- **Source material**:
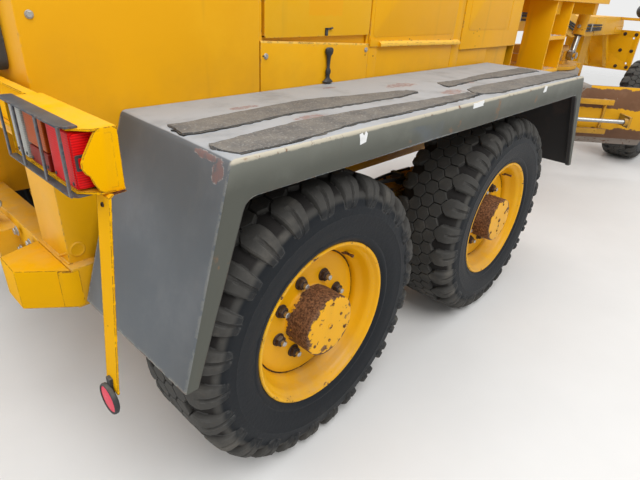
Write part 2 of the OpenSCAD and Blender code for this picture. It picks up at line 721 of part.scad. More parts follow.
// Circle: ring, cradle plate and two arms that hold the moldboard's rails
module turned() { placed() translate([circle_x, 0, 0]) rotate([0, 0, blade_turn]) children(); }
module blade_circle() {
    color("peru") turned() {
        translate([0, 0, ring_z]) difference() {
            cylinder(h = ring_h, r = ring_r, $fn = 96);
            translate([0, 0, -1]) cylinder(h = ring_h + 2, r = ring_r - ring_w, $fn = 96);
        }
        box(-440, -220, -arm_y - 60, arm_y + 60, ring_z - 25, ring_z);
        for (y = [-arm_y, arm_y]) difference() {
            side_plate([[-440, ring_z - 25], [-230, ring_z - 25], [rail_x + 50, rail_z2 + 60],
                [rail_x + 50, rail_z1 - 50], [rail_x - 30, rail_z1 - 80], [-330, rail_z1 - 60],
                [-345, rail_z2 + 60]], y - 25, y + 25);
            for (z = [rail_z1, rail_z2])
                box(rail_x - rail_w / 2 - play, 0, y - 30, y + 30, z - rail_h / 2 - play, z + rail_h / 2 + 1);
            box(rail_x + rail_w / 2 + 12, 0, y - 30, y + 30, 0, ring_z - 30);
        }
    }
}
shift_r = 32;
module shift_barrel() {
    color("gold") turned() {
        difference() {
            bar_y(shift_r, shift_x, shift_z, -arm_y - 20, arm_y + 20);
            bar_y(16 + play, shift_x, shift_z, -arm_y - 30, arm_y - 40);
        }
        for (y = [-arm_y, arm_y]) difference() {
            box(shift_x, -339, y - 20, y + 20, shift_z - 25, shift_z + 25);
            bar_y(shift_r - 4, shift_x, shift_z, y - 30, y + 30);
        }
    }
}
module moldboard_skin(t, r0) {
    translate([edge_x - bow + bow_r, 0, blade_z + blade_h / 2]) rotate([90, 0, 0])
        translate([0, 0, -blade_l / 2]) linear_extrude(blade_l) intersection() {
            difference() {
                circle(r = r0 + t, $fn = 160);
                circle(r = r0, $fn = 160);
            }
            translate([-bow_r - 40, -blade_h / 2 + 60]) square([bow + 60, blade_h - 60]);
        }
}
module moldboard() {
    color("saddlebrown") turned() {
        moldboard_skin(mold_t, bow_r);
        for (z = [rail_z1, rail_z2])
            box(rail_x - rail_w / 2, rail_x + rail_w / 2, -820, 820, z - rail_h / 2, z + rail_h / 2);
        for (y = [-780, -10, 760])
            side_plate([[rail_x + rail_w / 2, rail_z1 - 20], [rail_x + rail_w / 2, rail_z2 + 20],
                [edge_x - 66, rail_z2 + 20], [edge_x - bow - 14, shift_z], [edge_x - 78, rail_z1 - 20]],
                y, y + 20);
        box(shift_x - 30, edge_x - bow - 14, shift_end - 40, shift_end - 20, shift_z - 45, shift_z + 45);
        bar_y(16, shift_x, shift_z, shift_end - 20, 60);
        bar_y(30, shift_x, shift_z, shift_end - 20, shift_end + 10);
    }
}
// How far forward the front of the skin lies at a height above the cutting edge
function skin_x(h) = edge_x - bow + bow_r - sqrt(pow(bow_r, 2) - pow(h - blade_h / 2, 2));
edge_h = 120;
edge_t = 14;
module cutting_edge() {
    slope = (skin_x(edge_h) - skin_x(60)) / (edge_h - 60);
    foot = skin_x(60) - 60 * slope;
    color("dimgray") turned() translate([play, 0, 0])
        side_plate([[foot, blade_z], [skin_x(edge_h), blade_z + edge_h],
            [skin_x(edge_h) + edge_t, blade_z + edge_h], [foot + edge_t, blade_z]],
            -blade_l / 2, blade_l / 2);
}

// Front axle on its rocking pin, with kingpin forks at the ends
module front_axle() {
    color("gold") placed() translate([wheelbase, 0, 0]) difference() {
        union() {
            box(-70, 70, -kingpin_y + 100, kingpin_y - 100, 405, 570);
            bar_x(75, 0, rock_z, -80, 80);
            both() for (z = [385, 545]) {
                translate([0, kingpin_y, z]) cylinder(h = 40, r = 45);
                box(-45, 45, kingpin_y - 100, kingpin_y, z, z + 40);
            }
            both() box(-60, 60, kingpin_y - 110, kingpin_y - 70, 385, 585);
            both() box(-160, -60, 140, 170, 490, 545);
            bar_y(36, -160, 518, -190, 190);
        }
        bar_x(30 + play, 0, rock_z, -90, 90);
        both() translate([0, kingpin_y, 300]) cylinder(h = 400, r = 22 + play);
        bar_y(16 + play, -160, 518, -200, 200);
    }
}
module knuckle(s) {
    color("gold") placed() sided(s) translate([wheelbase, 0, 0]) difference() {
        union() {
            translate([0, kingpin_y, 430]) cylinder(h = 110, r = 48);
            translate([0, kingpin_y, 375]) cylinder(h = 220, r = 22);
            box(-40, 40, kingpin_y, kingpin_y + 60, 435, 535);
            bar_y(78, 0, axle_z, kingpin_y + 50, front_track + hub_in - gap);
            box(-160, -30, kingpin_y - 15, kingpin_y + 15, 470, 500);
            translate([-160, kingpin_y, 470]) cylinder(h = 30, r = 28);
        }
        bar_y(shaft_r + play, 0, axle_z, front_track + shaft_in - 3, front_track);
    }
}
module knuckle_left() { knuckle(1); }
module knuckle_right() { knuckle(-1); }
module steering_rod() {
    color("silver") placed() translate([wheelbase - 160, 0, 518]) {
        bar_y(16, 0, 0, -kingpin_y + 20, kingpin_y - 20);
        both() translate([0, kingpin_y, -14]) cylinder(h = 28, r = 26);
    }
}

rear_frame();
rear_axle();
engine();
hood();
hood_top();
hood_door_left();
hood_door_right();
rear_grille();
lamp_bar();
lamp_guards();
tail_lamps();
reflectors();
exhaust();
fender_brackets();
fender_left();
fender_right();
tandem_left();
tandem_right();
rim_rear_left();
rim_rear_right();
rim_mid_left();
rim_mid_right();
rim_front_left();
rim_front_right();
tyre_rear_left();
tyre_rear_right();
tyre_mid_left();
tyre_mid_right();
tyre_front_left();
tyre_front_right();
gooseneck();
cab_shell();
cab_glass();
cab_door_left();
cab_door_right();
door_glass_left();
door_glass_right();
seat();
controls();
cab_steps();
lights_and_mirrors();
lift_barrel_left();
lift_barrel_right();
lift_rod_left();
lift_rod_right();
drawbar();
blade_circle();
shift_barrel();
moldboard();
cutting_edge();
front_axle();
knuckle_left();
knuckle_right();
steering_rod();
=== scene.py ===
import json
import math
from functools import partial

import bmesh
import bpy
from mathutils import Matrix, Vector, noise

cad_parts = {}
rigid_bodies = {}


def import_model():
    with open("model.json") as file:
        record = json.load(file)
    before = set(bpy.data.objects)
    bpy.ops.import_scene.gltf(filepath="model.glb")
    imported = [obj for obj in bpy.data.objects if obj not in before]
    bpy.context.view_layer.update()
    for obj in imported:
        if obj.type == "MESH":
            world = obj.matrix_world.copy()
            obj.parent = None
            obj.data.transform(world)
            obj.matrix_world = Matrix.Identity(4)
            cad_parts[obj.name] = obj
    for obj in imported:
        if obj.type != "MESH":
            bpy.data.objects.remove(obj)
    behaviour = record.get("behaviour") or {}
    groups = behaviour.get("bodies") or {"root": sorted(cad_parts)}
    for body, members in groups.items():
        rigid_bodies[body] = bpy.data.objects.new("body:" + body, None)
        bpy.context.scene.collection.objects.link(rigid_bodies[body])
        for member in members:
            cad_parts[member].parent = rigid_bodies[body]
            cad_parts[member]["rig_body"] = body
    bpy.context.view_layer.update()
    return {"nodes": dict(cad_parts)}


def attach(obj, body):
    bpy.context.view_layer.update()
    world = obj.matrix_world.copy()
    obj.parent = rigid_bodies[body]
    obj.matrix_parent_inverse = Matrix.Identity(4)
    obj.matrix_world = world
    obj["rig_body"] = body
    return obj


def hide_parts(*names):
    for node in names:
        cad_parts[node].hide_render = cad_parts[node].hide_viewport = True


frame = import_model()
nodes = frame["nodes"]
scene = bpy.context.scene
tau = 2 * math.pi
noise.seed_set(5)  # so that the ragged edges are the same at each run

# Lengths along X below are measured from the middle of the tandem axle, as in the part's source
midX = 2.095
layout = {"tandemX": 0.61, "frontX": 4.5, "axleZ": 0.485, "rearTrack": 0.885, "frontTrack": 0.765}
sides = {"left": 1, "right": -1}


def at(x, y, z):
    return Vector((x - midX, y, z))


# Shader trees. A socket knows its tree, so each node is made near a socket that it builds on
def feed(node, values):
    for key, value in values.items():
        if isinstance(value, bpy.types.NodeSocket):
            node.id_data.links.new(value, node.inputs[key])
        else:
            node.inputs[key].default_value = value


def addNode(near, kind, inputs=None, **settings):
    node = near.id_data.nodes.new(kind)
    for key, value in settings.items():
        setattr(node, key, value)
    feed(node, inputs or {})
    return node


def calc(operation, *values, clamp=False):
    near = next(value for value in values if isinstance(value, bpy.types.NodeSocket))
    return addNode(near, "ShaderNodeMath", dict(enumerate(values)), operation=operation, use_clamp=clamp).outputs[0]


times, plus, minus, larger = (partial(calc, kind) for kind in ("MULTIPLY", "ADD", "SUBTRACT", "MAXIMUM"))


def attribute(near, name):
    return addNode(near, "ShaderNodeAttribute", attribute_name=name).outputs["Fac"]


def vectors(operation, *values):
    near = next(value for value in values if isinstance(value, bpy.types.NodeSocket))
    node = addNode(near, "ShaderNodeVectorMath", dict(enumerate(values)), operation=operation)
    return node.outputs["Value" if operation in ("LENGTH", "DOT_PRODUCT") else "Vector"]


def axesOf(vector):
    return addNode(vector, "ShaderNodeSeparateXYZ", {0: vector}).outputs


def joined(x, y, z):
    return addNode(x, "ShaderNodeCombineXYZ", {0: x, 1: y, 2: z}).outputs[0]


def smooth(value, low, high):
    span = {"Value": value, "From Min": low, "From Max": high}
    return addNode(value, "ShaderNodeMapRange", span, interpolation_type="SMOOTHSTEP").outputs[0]


def cloudAt(place, scale, detail, rough=0.5):
    return addNode(place, "ShaderNodeTexNoise",
                   {"Vector": place, "Scale": scale, "Detail": detail, "Roughness": rough}).outputs[0]


def blendColour(mask, a, b):
    pair = {key: (*value, 1.0) if isinstance(value, tuple) else value for key, value in ((6, a), (7, b))}
    return addNode(mask, "ShaderNodeMix", {0: mask, **pair}, data_type="RGBA").outputs[2]


def bumpNormal(height, strength, distance, under=None):
    below = {"Normal": under} if under else {}
    return addNode(height, "ShaderNodeBump",
                   {"Height": height, "Strength": strength, "Distance": distance, **below}).outputs[0]


# Effects: node groups that turn a place into one value
def edgeWear(place, given):
    rounded = addNode(place, "ShaderNodeBevel", {"Radius": given["Width"]}, samples=4).outputs[0]
    flat = addNode(place, "ShaderNodeNewGeometry").outputs["Normal"]
    edge = smooth(minus(1.0, vectors("DOT_PRODUCT", rounded, flat)), 0.01, 0.12)
    broken = plus(cloudAt(place, given["Breakup"], 4.0), minus(given["Amount"], 1.0))
    return times(edge, smooth(broken, 0.0, 0.08))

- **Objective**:
The lines to quote run from the one containing "rear_frame();" to the one containing "obj.data.transform(world)". Quote them exactly, with both of those lines, and nothing else.

- **Solution below**:
rear_frame();
rear_axle();
engine();
hood();
hood_top();
hood_door_left();
hood_door_right();
rear_grille();
lamp_bar();
lamp_guards();
tail_lamps();
reflectors();
exhaust();
fender_brackets();
fender_left();
fender_right();
tandem_left();
tandem_right();
rim_rear_left();
rim_rear_right();
rim_mid_left();
rim_mid_right();
rim_front_left();
rim_front_right();
tyre_rear_left();
tyre_rear_right();
tyre_mid_left();
tyre_mid_right();
tyre_front_left();
tyre_front_right();
gooseneck();
cab_shell();
cab_glass();
cab_door_left();
cab_door_right();
door_glass_left();
door_glass_right();
seat();
controls();
cab_steps();
lights_and_mirrors();
lift_barrel_left();
lift_barrel_right();
lift_rod_left();
lift_rod_right();
drawbar();
blade_circle();
shift_barrel();
moldboard();
cutting_edge();
front_axle();
knuckle_left();
knuckle_right();
steering_rod();
=== scene.py ===
import json
import math
from functools import partial

import bmesh
import bpy
from mathutils import Matrix, Vector, noise

cad_parts = {}
rigid_bodies = {}


def import_model():
    with open("model.json") as file:
        record = json.load(file)
    before = set(bpy.data.objects)
    bpy.ops.import_scene.gltf(filepath="model.glb")
    imported = [obj for obj in bpy.data.objects if obj not in before]
    bpy.context.view_layer.update()
    for obj in imported:
        if obj.type == "MESH":
            world = obj.matrix_world.copy()
            obj.parent = None
            obj.data.transform(world)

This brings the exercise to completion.